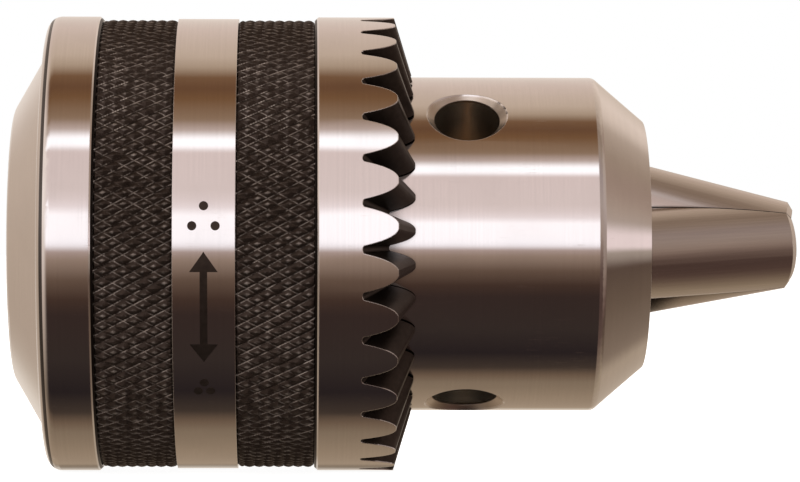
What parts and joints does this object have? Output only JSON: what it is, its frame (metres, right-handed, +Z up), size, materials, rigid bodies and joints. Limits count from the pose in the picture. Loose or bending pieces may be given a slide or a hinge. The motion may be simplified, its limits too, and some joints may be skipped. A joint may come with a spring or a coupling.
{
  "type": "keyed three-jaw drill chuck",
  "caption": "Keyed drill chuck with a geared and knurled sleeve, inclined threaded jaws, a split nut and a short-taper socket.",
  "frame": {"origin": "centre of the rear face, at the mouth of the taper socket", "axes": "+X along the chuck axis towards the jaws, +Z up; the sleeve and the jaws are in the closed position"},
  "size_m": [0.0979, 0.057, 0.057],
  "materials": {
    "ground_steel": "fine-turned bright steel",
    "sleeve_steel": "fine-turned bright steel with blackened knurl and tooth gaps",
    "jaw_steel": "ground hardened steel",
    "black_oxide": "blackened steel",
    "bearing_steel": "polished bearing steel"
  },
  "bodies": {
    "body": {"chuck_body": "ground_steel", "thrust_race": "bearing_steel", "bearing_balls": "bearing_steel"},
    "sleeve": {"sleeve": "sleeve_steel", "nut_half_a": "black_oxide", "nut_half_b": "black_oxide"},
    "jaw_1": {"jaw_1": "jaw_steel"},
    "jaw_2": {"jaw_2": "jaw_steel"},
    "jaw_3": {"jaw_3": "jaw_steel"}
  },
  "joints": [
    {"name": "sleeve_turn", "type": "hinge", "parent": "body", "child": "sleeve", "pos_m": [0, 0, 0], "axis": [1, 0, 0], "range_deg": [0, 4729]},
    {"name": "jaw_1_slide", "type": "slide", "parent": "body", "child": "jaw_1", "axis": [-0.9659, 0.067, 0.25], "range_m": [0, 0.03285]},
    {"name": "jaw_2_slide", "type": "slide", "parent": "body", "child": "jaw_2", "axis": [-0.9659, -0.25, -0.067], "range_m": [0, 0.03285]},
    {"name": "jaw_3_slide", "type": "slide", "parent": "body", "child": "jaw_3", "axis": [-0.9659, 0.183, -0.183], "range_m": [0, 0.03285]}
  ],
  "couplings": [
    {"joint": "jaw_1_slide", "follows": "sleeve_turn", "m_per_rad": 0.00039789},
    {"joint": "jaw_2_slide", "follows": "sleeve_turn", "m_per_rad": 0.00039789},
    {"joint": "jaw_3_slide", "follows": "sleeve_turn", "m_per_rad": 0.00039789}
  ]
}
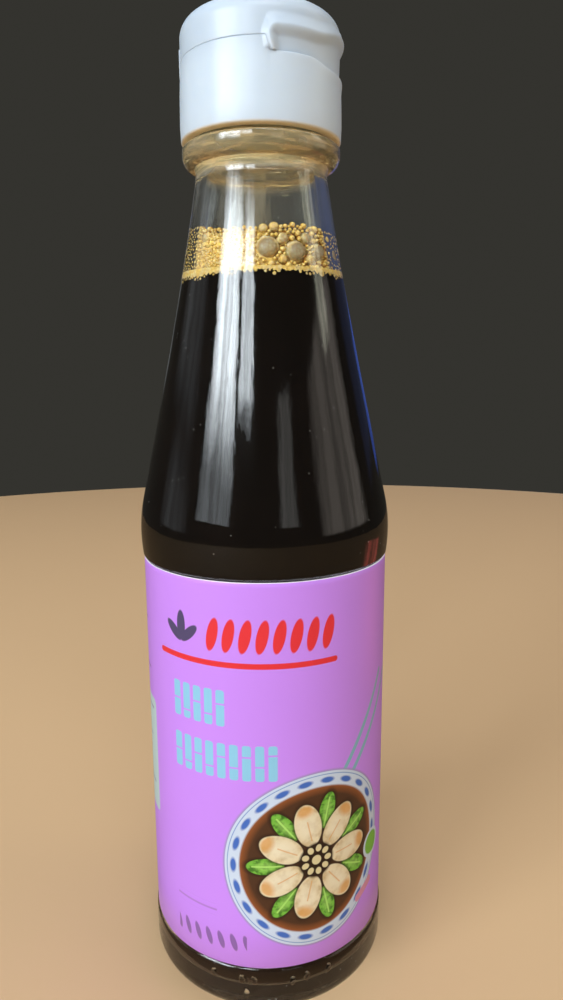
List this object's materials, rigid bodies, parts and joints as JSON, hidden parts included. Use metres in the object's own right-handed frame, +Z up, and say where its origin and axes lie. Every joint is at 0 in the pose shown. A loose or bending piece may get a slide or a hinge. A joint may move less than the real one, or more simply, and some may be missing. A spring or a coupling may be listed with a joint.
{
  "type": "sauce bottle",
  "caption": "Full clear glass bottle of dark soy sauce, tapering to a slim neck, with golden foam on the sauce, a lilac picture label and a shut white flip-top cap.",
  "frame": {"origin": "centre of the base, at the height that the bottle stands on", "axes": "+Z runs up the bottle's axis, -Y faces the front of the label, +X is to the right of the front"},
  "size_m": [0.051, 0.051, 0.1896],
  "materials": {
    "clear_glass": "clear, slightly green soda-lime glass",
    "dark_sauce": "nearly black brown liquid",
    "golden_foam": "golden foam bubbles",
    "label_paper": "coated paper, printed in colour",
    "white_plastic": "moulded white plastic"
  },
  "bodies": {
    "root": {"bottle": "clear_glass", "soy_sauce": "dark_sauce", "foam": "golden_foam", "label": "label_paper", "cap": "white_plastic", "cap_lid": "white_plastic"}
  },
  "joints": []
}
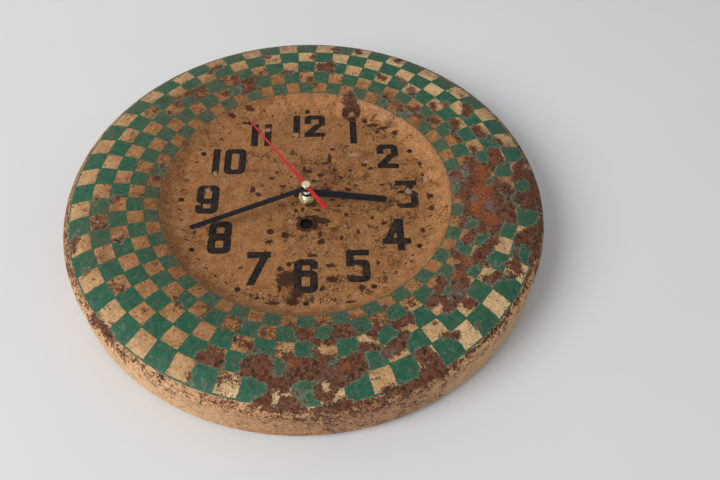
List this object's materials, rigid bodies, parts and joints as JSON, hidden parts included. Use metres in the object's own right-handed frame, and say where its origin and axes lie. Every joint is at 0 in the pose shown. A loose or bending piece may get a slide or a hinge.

******************************

### Your goal
Return all of the entries exactly as written.

### Reply
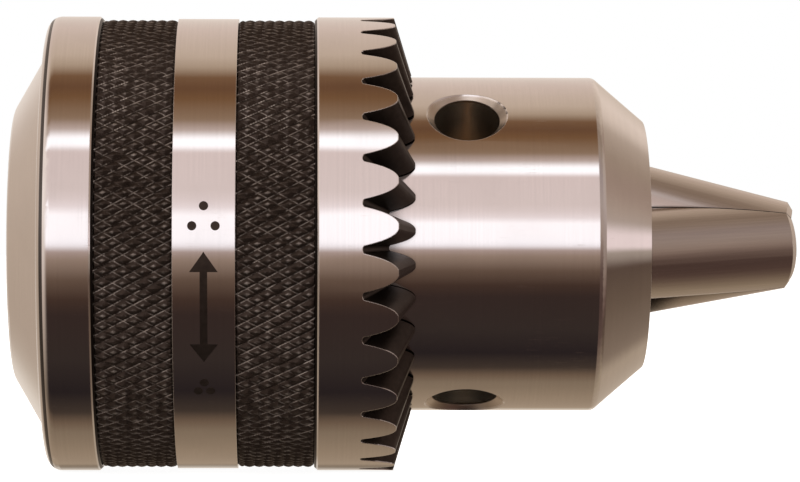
What parts and joints does this object have? Output only JSON: what it is, its frame (metres, right-handed, +Z up), size, materials, rigid bodies and joints. Limits count from the pose in the picture. Loose or bending pieces may be given a slide or a hinge. The motion may be simplified, its limits too, and some joints may be skipped. A joint may come with a spring or a coupling.
{
  "type": "keyed three-jaw drill chuck",
  "caption": "Keyed drill chuck with a geared and knurled sleeve, inclined threaded jaws, a split nut and a short-taper socket.",
  "frame": {"origin": "centre of the rear face, at the mouth of the taper socket", "axes": "+X along the chuck axis towards the jaws, +Z up; the sleeve and the jaws are in the closed position"},
  "size_m": [0.0979, 0.057, 0.057],
  "materials": {
    "ground_steel": "fine-turned bright steel",
    "sleeve_steel": "fine-turned bright steel with blackened knurl and tooth gaps",
    "jaw_steel": "ground hardened steel",
    "black_oxide": "blackened steel",
    "bearing_steel": "polished bearing steel"
  },
  "bodies": {
    "body": {"chuck_body": "ground_steel", "thrust_race": "bearing_steel", "bearing_balls": "bearing_steel"},
    "sleeve": {"sleeve": "sleeve_steel", "nut_half_a": "black_oxide", "nut_half_b": "black_oxide"},
    "jaw_1": {"jaw_1": "jaw_steel"},
    "jaw_2": {"jaw_2": "jaw_steel"},
    "jaw_3": {"jaw_3": "jaw_steel"}
  },
  "joints": [
    {"name": "sleeve_turn", "type": "hinge", "parent": "body", "child": "sleeve", "pos_m": [0, 0, 0], "axis": [1, 0, 0], "range_deg": [0, 4729]},
    {"name": "jaw_1_slide", "type": "slide", "parent": "body", "child": "jaw_1", "axis": [-0.9659, 0.067, 0.25], "range_m": [0, 0.03285]},
    {"name": "jaw_2_slide", "type": "slide", "parent": "body", "child": "jaw_2", "axis": [-0.9659, -0.25, -0.067], "range_m": [0, 0.03285]},
    {"name": "jaw_3_slide", "type": "slide", "parent": "body", "child": "jaw_3", "axis": [-0.9659, 0.183, -0.183], "range_m": [0, 0.03285]}
  ],
  "couplings": [
    {"joint": "jaw_1_slide", "follows": "sleeve_turn", "m_per_rad": 0.00039789},
    {"joint": "jaw_2_slide", "follows": "sleeve_turn", "m_per_rad": 0.00039789},
    {"joint": "jaw_3_slide", "follows": "sleeve_turn", "m_per_rad": 0.00039789}
  ]
}
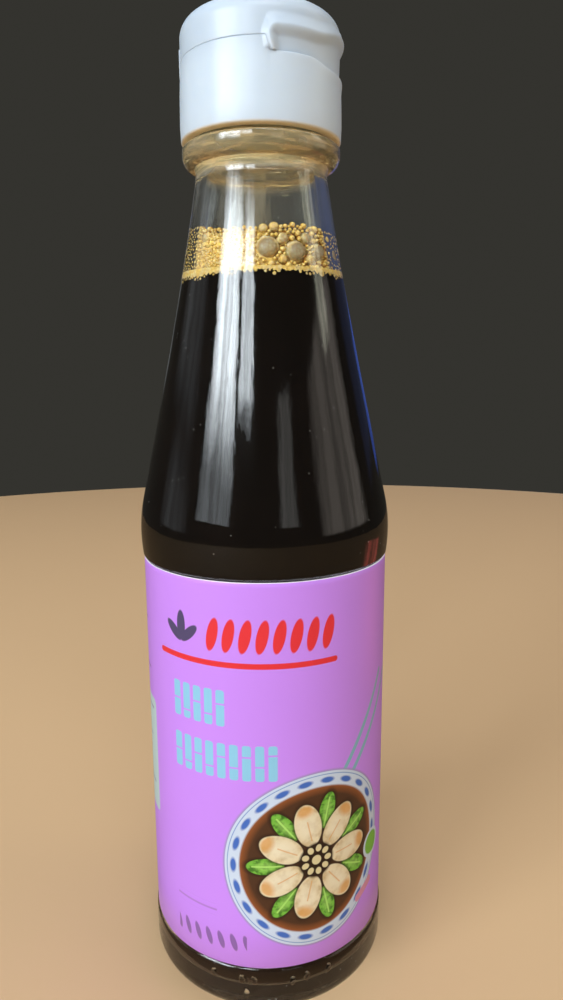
List this object's materials, rigid bodies, parts and joints as JSON, hidden parts included. Use metres in the object's own right-handed frame, +Z up, and say where its origin and axes lie. Every joint is at 0 in the pose shown. A loose or bending piece may get a slide or a hinge. A joint may move less than the real one, or more simply, and some may be missing. A spring or a coupling may be listed with a joint.
{
  "type": "sauce bottle",
  "caption": "Full clear glass bottle of dark soy sauce, tapering to a slim neck, with golden foam on the sauce, a lilac picture label and a shut white flip-top cap.",
  "frame": {"origin": "centre of the base, at the height that the bottle stands on", "axes": "+Z runs up the bottle's axis, -Y faces the front of the label, +X is to the right of the front"},
  "size_m": [0.051, 0.051, 0.1896],
  "materials": {
    "clear_glass": "clear, slightly green soda-lime glass",
    "dark_sauce": "nearly black brown liquid",
    "golden_foam": "golden foam bubbles",
    "label_paper": "coated paper, printed in colour",
    "white_plastic": "moulded white plastic"
  },
  "bodies": {
    "root": {"bottle": "clear_glass", "soy_sauce": "dark_sauce", "foam": "golden_foam", "label": "label_paper", "cap": "white_plastic", "cap_lid": "white_plastic"}
  },
  "joints": []
}
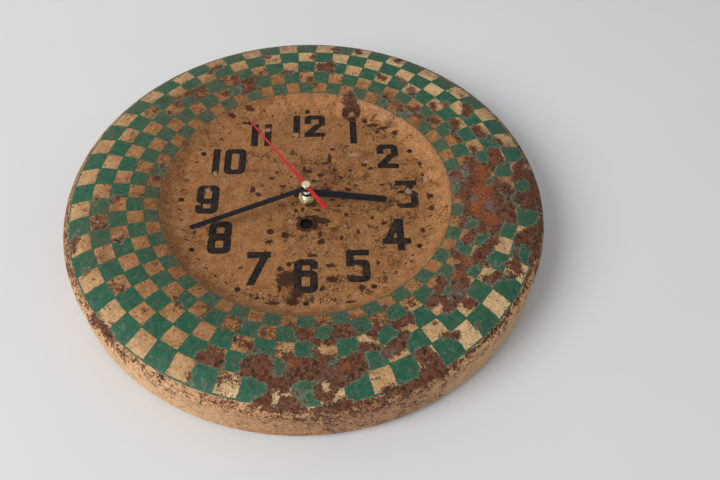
List this object's materials, rigid bodies, parts and joints as JSON, hidden parts included. Use metres in the object's own right-handed frame, and say where its origin and axes lie. Every joint is at 0 in the pose shown. A loose or bending piece may get a slide or a hinge.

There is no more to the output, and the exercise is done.